Non è insolito che un’opera prima possa essere considerata un capolavoro, ovvero l’apice di una carriera letteraria. Un esempio? Apologia di Spoon River di Edgar Lee Masters, opera prima e unica (l’autore non riuscirà mai a replicarne il successo letterario) dello scrittore statunitense. Tuttavia, ben lontano dal mondo di Masters, Ray Bradbury è riuscito a conquistare la fama immortale grazie al suo Fahrenheit 451, ma soprattutto per merito del suo esordio: Cronache marziane (Oscar Mondadori).
Nel 1950, l’allora trentenne Bradbury, raccoglie per Doubleday i 28 racconti di fantascienza su Marte, regalandoci una pietra miliare della fantascienza.
Non per nulla, Cronache marziane è il libro che più di tutti ha reso popolare il genere in Europa.
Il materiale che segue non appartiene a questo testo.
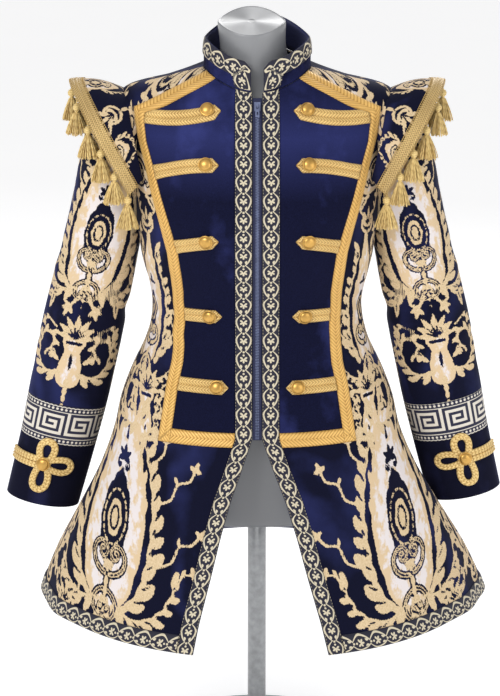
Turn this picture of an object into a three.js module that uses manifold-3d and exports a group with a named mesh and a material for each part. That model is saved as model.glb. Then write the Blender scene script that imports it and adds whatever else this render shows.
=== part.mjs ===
// A frogged stage jacket of velvet and brocade, worn by a limbless dress form on a low stand.
// Millimetres, +Z up, the front faces -Y, and the origin is on the floor under the post. Heights
// below are taken from a level STAND_RISE above the floor.
import * as THREE from "three";
import { mergeVertices } from "three/addons/utils/BufferGeometryUtils.js";
import Module from "manifold-3d";

const wasm = await Module();
wasm.setup();

// Cloth and its layers, as heights above the outer face of the panel below
const WALL = 2.2;
const SEAM_GAP = 0.36;
const VELVET_PLY = 1.0;
const TRIM_PLY = 1.5;
const BRAID_PLY = 2.4;
const BAR_LIFT = 2.7;
const BAR_PLY = 2.2;

// Widths along the cloth, and the heights that the trimmings are set at
const TRIM_WIDTH = 25;
const BRAID_WIDTH = 20;
const BAR_WIDTH = 20;
const GIMP_WIDTH = 17;
const ZIP_HALF = 7;
const ZIP_TOP = 990;
const ZIP_END = 503;
const HEM = 212;
const WAIST_BRAID_TOP = 512;
const WAIST_BRAID_FOOT = WAIST_BRAID_TOP - BRAID_WIDTH;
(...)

L’abilità narrativa di Bradbury, la poesia delle immagini che riesce a trasmettere, ma soprattutto la visione immaginifica di un Marte ancor oggi molto lontano, contribuiscono a diffondere quella che, fino a quel momento, era considerata solo “letteratura di consumo”.
Cronache marziane e l’epoca d’oro della fantascienza
D’altronde, Cronache marziane è una delle espressioni più alte della cosiddetta “epoca d’oro” della fantascienza, sviluppatesi sotto l’egida di John Campbell e che conta scrittori del calibro di Huxley, Sturgeon, Asimov…
In questo panorama, s’inserisce Bradbury: una penna fresca, allettante, capace di riassumere il principio alla base della rivoluzione campbelliana: come il progresso tecnologico si ripercuote sull’umanità.
E, in Cronache marziane, raccolta che assieme agli splendidi paesaggi immaginari mostra bene il danno della colonizzazione a oltranza, Bradbury si sofferma bene:
La scienza è corsa troppo innanzi agli uomini, e troppo presto, e gli uomini si sono smarriti in un deserto meccanizzato, come bambini che si passino di mano in mano congegni preziosi, che si balocchino con elicotteri e astronavi a razzo; dando rilievo agli aspetti meno degni, dando valore alle macchine anzi che al modo di servirsi delle macchine. Le guerre, sempre più gigantesche, hanno finito per assassinare la Terra. Ecco che cosa significa il silenzio della radio. Ecco perché noi siamo fuggiti.
Una profezia dal passato
La storia della colonizzazione di Marte dal 1999 al 2026 ha il profumo profetico delle distopie di Huxley e Orwell, ma anche del lirisimo magico di Fitzgerald, della paura e della speranza in un futuro che, negli anni ’50, appariva ancora lontano.
E se da un lato ci viene mostrata la distruzione di una civiltà a favore di un’altra, dall’altro la raccolta di Bradbury proietta verso la speranza. D’altronde, se: “La vita sulla Terra non s’è mai composta in qualcosa di veramente onesto e nobile.“, è anche vero che è possibile “voltare le spalle a tutto quello che fu nostro sulla Terra e ricominciare secondo nuove idee“.